Failing to Test Variations

One of the biggest mistakes is selling a ‘lucky’ prompt. If your prompt only works 1 out of 10 times, your buyers will leave negative reviews and destroy your reputation. You must test your prompt at least 20 times with slight variations to ensure it is robust and reliable.

Ignoring Aspect Ratios

Interior designers rarely need square images. If you aren’t including aspect ratio parameters (like –ar 16:9 or –ar 4:5) in your sold prompts, you aren’t providing a professional-grade product. Always tailor the dimensions to the use case, such as ‘Instagram Story’ or ‘Presentation Slide.’

Being Too Vague

A prompt like ‘modern kitchen’ is worthless. A prompt that specifies ‘Italian marble waterfall island, matte black fixtures, recessed warm LED lighting, 8k resolution, architectural photography style’ is a product.

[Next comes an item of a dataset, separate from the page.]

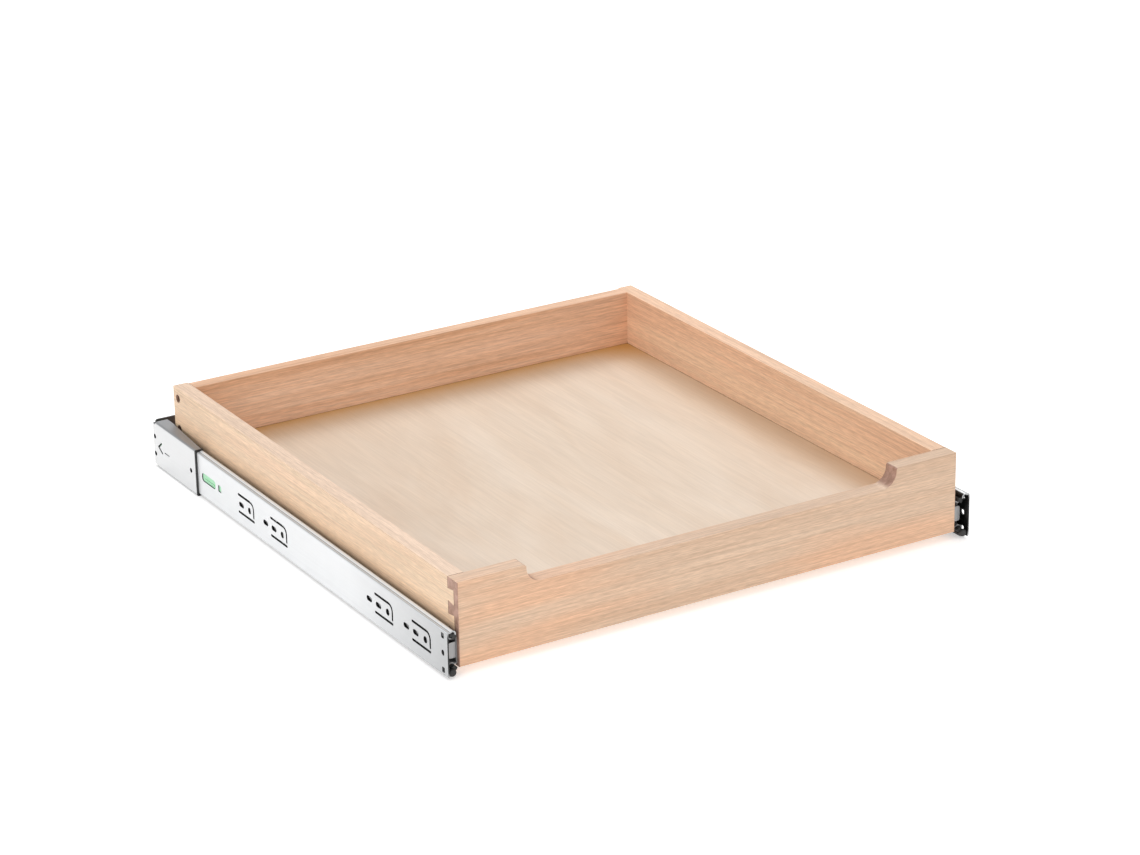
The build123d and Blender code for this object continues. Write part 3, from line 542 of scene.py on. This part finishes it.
def pierced_edges(g, depth, low, high):
    """1 on the cut edges of the holes and slits in the web, 0 on the rest."""
    off_middle = g.maths("ABSOLUTE", g.maths("SUBTRACT", g.along("Z"), (low.z + high.z) / 2))
    flat = g.grey_ramp(off_middle, *WEB_FLAT_HALF, dark=1.0, light=0.0)
    edge_on = g.grey_ramp(g.facing("X"), *SQUARE_ON, dark=1.0, light=0.0)
    in_web = depth_ramp(g, depth, WEB_DEPTH, dark=1.0, light=0.0)
    return g.maths("MULTIPLY", g.maths("MULTIPLY", in_web, edge_on), flat)


def cabinet_member_shade(g, base):
    """Paints the pierced edges and the inside of the web black as painted shade, darkens the web towards its
    front end, and lays painted reflection bands across the flange.
    """
    low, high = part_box("cabinet_member_left")
    depth = wall_distance(g)
    from_front = g.maths("SUBTRACT", g.along("Y"), low.y)
    base = g.multiply(base, g.grey_ramp(from_front, 0.0, FRONT_FADE_LENGTH, dark=FRONT_FADE_TONE))
    # Painted reflections: faces that look up or down get the flange's painted highlight and shade bands.
    base = g.mix(g.grey_ramp(g.facing("Z"), *FLANGE_FACE), base, flange_reflections(g, depth))
    # Painted shade: the pierced edges and the inward faces of the web turn black.
    return g.mix(g.maths("MAXIMUM", pierced_edges(g, depth, low, high), inward(g)), base, HOLLOW_SHADE_BLACK)


def bracket_shade(g, base):
    """Painted shade: grey flanges, a dark rear plate, the arrow's dark groove, and a black inside, each a
    shaded copy of the zinc.
    """
    # Painted shade: up-facing faces grey, forward-facing faces dark, the pressed groove dark grey, inward
    # faces black.
    shaded_flange = g.multiply(base, BRACKET_FLANGE_SHADE_GREY)
    base = g.mix(g.grey_ramp(g.facing("Z"), *SQUARE_ON), base, shaded_flange)
    shaded_plate = g.multiply(base, BRACKET_PLATE_SHADE_GREY)
    base = g.mix(g.grey_ramp(g.facing("Y"), *SQUARE_ON), base, shaded_plate)
    pressed_in = depth_ramp(g, g.maths("ADD", wall_distance(g), BRACKET_STAND_OFF), BRACKET_GROOVE_DEPTH)
    flat_on = g.grey_ramp(g.facing("X"), *FLAT_FACE)
    base = g.mix(g.maths("MULTIPLY", pressed_in, flat_on), base, BRACKET_GROOVE_SHADE_GREY)
    return g.mix(inward(g), base, BRACKET_INSIDE_SHADE_BLACK)


def plain_metal(name, colour, roughness):
    """Bare or plated metal with a fine mottle."""
    g = Graph(name)
    mottle = g.noise(g.position(), METAL_MOTTLE, detail=3.0)
    g.shader.inputs["Metallic"].default_value = 1.0
    base = g.multiply(colour, g.grey_ramp(mottle, *NOISE_SPREAD, dark=0.9, light=1.05))
    smoothest, roughest = (roughness + change for change in METAL_SPREAD)
    return g.dress(base, g.grey_ramp(mottle, 0.2, 0.8, smoothest, roughest))


# The scales of the grain and the clouds are in cycles per metre.
MOULDED_DEPTH = 0.0002
RUBBER_GRAIN = 900.0
RUBBER_CLOUD = 60.0
RUBBER_RELIEF = 0.2
RUBBER_DARK = (0.012, 0.012, 0.012)
RUBBER_WORN = (0.03, 0.03, 0.03)
RUBBER_ROUGHNESS = (0.5, 0.7)
PLASTIC_GRAIN = 500.0
PLASTIC_CLOUD = 40.0
PLASTIC_RELIEF = 0.08
PLASTIC_SPREAD = 0.12  # how far the grain takes the roughness up
GREEN_CLOUD = 60.0
GREEN_DEEP = (0.26, 0.62, 0.34)
GREEN_PALE = (0.37, 0.72, 0.45)
GREEN_HOLLOW_SHADE = (0.01, 0.05, 0.015)
GREEN_HOLLOW_SHADE_REACH = 0.004
GREEN_ROUGHNESS = (0.28, 0.36)
GREEN_SUBSURFACE_WEIGHT = 0.35
GREEN_SUBSURFACE_RADIUS = (0.4, 1.0, 0.5)
GREEN_SUBSURFACE_SCALE = 0.004


def black_rubber():
    """Black rubber with a fine grain."""
    g = Graph("black_rubber")
    grain = g.noise(g.position(), RUBBER_GRAIN, detail=3.0)
    g.bump(grain, RUBBER_RELIEF, MOULDED_DEPTH)
    base = g.mix(g.noise(g.position(), RUBBER_CLOUD), RUBBER_DARK, RUBBER_WORN)
    return g.dress(base, g.grey_ramp(grain, *NOISE_SPREAD, *RUBBER_ROUGHNESS))


def moulded_plastic(name, colour, roughness):
    """Opaque moulded plastic with a fine grain and faint clouds."""
    g = Graph(name)
    grain = g.noise(g.position(), PLASTIC_GRAIN)
    g.bump(grain, PLASTIC_RELIEF, MOULDED_DEPTH)
    cloud = g.noise(g.position(), PLASTIC_CLOUD)
    base = g.multiply(colour, g.grey_ramp(cloud, *NOISE_SPREAD, dark=0.92, light=1.05))
    return g.dress(base, g.grey_ramp(grain, *NOISE_SPREAD, roughness, roughness + PLASTIC_SPREAD))


def green_plastic():
    """The soft-close housing's milky green plastic, with painted shade darkening its hollows."""
    g = Graph("green_plastic")
    cloud = g.noise(g.position(), GREEN_CLOUD)
    base = g.ramp(cloud, list(zip(NOISE_SPREAD, (GREEN_DEEP, GREEN_PALE))))
    # Painted shade: the housing's hollows darken to a near-black green.
    hollow_shade = g.grey_ramp(g.openness(GREEN_HOLLOW_SHADE_REACH), 0.1, 0.7, dark=0.95, light=0.0)
    base = g.mix(hollow_shade, base, GREEN_HOLLOW_SHADE)
    g.shader.inputs["Subsurface Weight"].default_value = GREEN_SUBSURFACE_WEIGHT
    g.shader.inputs["Subsurface Radius"].default_value = GREEN_SUBSURFACE_RADIUS
    g.shader.inputs["Subsurface Scale"].default_value = GREEN_SUBSURFACE_SCALE
    return g.dress(base, g.grey_ramp(cloud, *NOISE_SPREAD, *GREEN_ROUGHNESS))


# ---------------------------------------------------------------- closing springs

SPRING_TURNS = 38
SPRING_COIL = 0.00105
SPRING_WIRE = 0.00025
SPRING_POINTS_PER_TURN = 14
SPRING_HOOK = 0.0009
SPRING_LEG = SPRING_HOOK / 2
SPRING_BEVEL = 2


def coil_points(front, rear, x, z):
    """A close coil along Y whose ends turn in to its axis and run out as short legs."""
    steps = SPRING_TURNS * SPRING_POINTS_PER_TURN
    coil_front = front + SPRING_HOOK
    coil_rear = rear - SPRING_HOOK
    points = [(x, front, z), (x, front + SPRING_LEG, z)]
    for step in range(steps + 1):
        turn = 2 * math.pi * step / SPRING_POINTS_PER_TURN
        y = coil_front + (coil_rear - coil_front) * step / steps
        points.append((x + SPRING_COIL * math.cos(turn), y, z + SPRING_COIL * math.sin(turn)))
    points += [(x, rear - SPRING_LEG, z), (x, rear, z)]
    return points


def wire_mesh(name, paths):
    """Round wire along each path, as one mesh."""
    curve = bpy.data.curves.new(name, "CURVE")
    curve.dimensions = "3D"
    curve.bevel_depth = SPRING_WIRE
    curve.bevel_resolution = SPRING_BEVEL
    curve.use_fill_caps = True
    for path in paths:
        spline = curve.splines.new("POLY")
        spline.points.add(len(path) - 1)
        for point, place in zip(spline.points, path):
            point.co = (*place, 1)
    maker = bpy.data.objects.new(name + "_path", curve)
    scene.collection.objects.link(maker)
    mesh = bpy.data.meshes.new_from_object(maker)
    bpy.data.objects.remove(maker)
    wire = bpy.data.objects.new(name, mesh)
    scene.collection.objects.link(wire)
    return wire


def make_closing_springs(material):
    """Coiled wire springs, built along each closing-spring node's box in place of that node."""
    for side in SIDES:
        node = f"closing_springs_{side}"
        low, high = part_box(node)
        radius = SPRING_COIL + SPRING_WIRE
        x = (low.x + high.x) / 2
        paths = [coil_points(low.y, high.y, x, z) for z in (low.z + radius, high.z - radius)]
        springs = wire_mesh(f"stretching_springs_{side}", paths)
        springs.data.materials.append(material)
        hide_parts(node)
        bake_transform(springs)


# ---------------------------------------------------------------- putting materials on

ZINC = (0.74, 0.75, 0.76)
INNER_ZINC = (0.72, 0.725, 0.73)
# Painted shade: the drawer member's zinc is a darker copy, standing in for its shaded, dark reflection
# inside the slide.
DRAWER_SHADED_ZINC = (0.40, 0.405, 0.41)
BRACKET_ZINC = (0.68, 0.685, 0.69)
RETAINER_ZINC = (0.9, 0.9, 0.9)
BALL_STEEL = (0.8, 0.8, 0.82)
SCREW_ZINC = (0.74, 0.75, 0.77)
SCREW_BLACK = (0.05, 0.05, 0.05)
DAMPER_STEEL = (0.55, 0.56, 0.58)
SPRING_STEEL = (0.5, 0.5, 0.52)
PLASTIC_BLACK = (0.02, 0.02, 0.02)
PLASTIC_GREY = (0.3, 0.31, 0.32)


def paint(node, material):
    """Gives a CAD node its material."""
    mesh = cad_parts[node].data
    mesh.materials.clear()
    mesh.materials.append(material)


def paint_pairs(material, *parts):
    """Gives the left-hand and right-hand nodes of each part the same material."""
    for part in parts:
        for side in SIDES:
            paint(f"{part}_{side}", material)


def paint_tray():
    """The wooden tray and the screws of its back joints."""
    paint("side_left", left_wood())
    paint("side_right", right_wood())
    paint("front_board", front_wood())
    paint("back_board", back_wood())
    paint("bottom_panel", panel_ply())
    paint("back_joint_screws", plain_metal("black_screw", SCREW_BLACK, roughness=0.45))


def paint_slides():
    """The slides' members, balls, retainers and small parts, and the rear brackets."""
    cabinet_zinc = rolled_steel(
        "cabinet_member_zinc", ZINC, MEMBER_ROUGHNESS, shade=cabinet_member_shade, metallic=0.3
    )
    inner_zinc = rolled_steel("intermediate_member_zinc", INNER_ZINC, MEMBER_ROUGHNESS)
    drawer_shaded_zinc = rolled_steel("drawer_member_shaded_zinc", DRAWER_SHADED_ZINC, roughness=0.4)
    bracket_zinc = rolled_steel("bracket_steel", BRACKET_ZINC, roughness=0.4, shade=bracket_shade)
    retainer_zinc = rolled_steel("retainer_steel", RETAINER_ZINC, roughness=0.35, occlusion_shade=0.6)
    ball_steel = plain_metal("ball_steel", BALL_STEEL, roughness=0.14)
    zinc_screw = plain_metal("zinc_screw", SCREW_ZINC, roughness=0.3)
    black_plastic = moulded_plastic("black_plastic", PLASTIC_BLACK, roughness=0.4)
    paint_pairs(cabinet_zinc, "cabinet_member")
    paint_pairs(inner_zinc, "intermediate_member")
    paint_pairs(drawer_shaded_zinc, "drawer_member")
    paint_pairs(bracket_zinc, "rear_bracket")
    paint_pairs(retainer_zinc, "outer_ball_retainer", "inner_ball_retainer")
    paint_pairs(ball_steel, "outer_balls", "inner_balls")
    paint_pairs(zinc_screw, "drawer_member_screws", "striker_pin", "lever_rivet")
    paint_pairs(black_rubber(), "slide_bumpers")
    paint_pairs(black_plastic, "release_lever", "bracket_liner")


def paint_soft_close():
    """The soft-close units, apart from their springs."""
    grey_plastic = moulded_plastic("grey_plastic", PLASTIC_GREY, roughness=0.4)
    damper_steel = plain_metal("damper_steel", DAMPER_STEEL, roughness=0.28)
    paint_pairs(grey_plastic, "soft_close_carriage")
    paint_pairs(green_plastic(), "soft_close_housing")
    paint_pairs(damper_steel, "damper_cylinder", "damper_rod")


make_camera()
make_studio()
make_floor()
paint_tray()
paint_slides()
paint_soft_close()
make_closing_springs(plain_metal("spring_steel", SPRING_STEEL, roughness=0.3))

The value is in the details you’ve already figured out so the buyer doesn’t have to.

Your Next Move

The window for being an early adopter in the prompt engineering space is closing, but the interior design niche remains largely untapped. Your immediate next step is to head over to Midjourney, pick one specific room—like a ‘Minimalist Home Office’—and spend the next two hours refining a single prompt until it produces a perfect result every time. Once you have that one ‘Golden Prompt,’ list it on PromptBase and start your journey as a Prompt Architect today.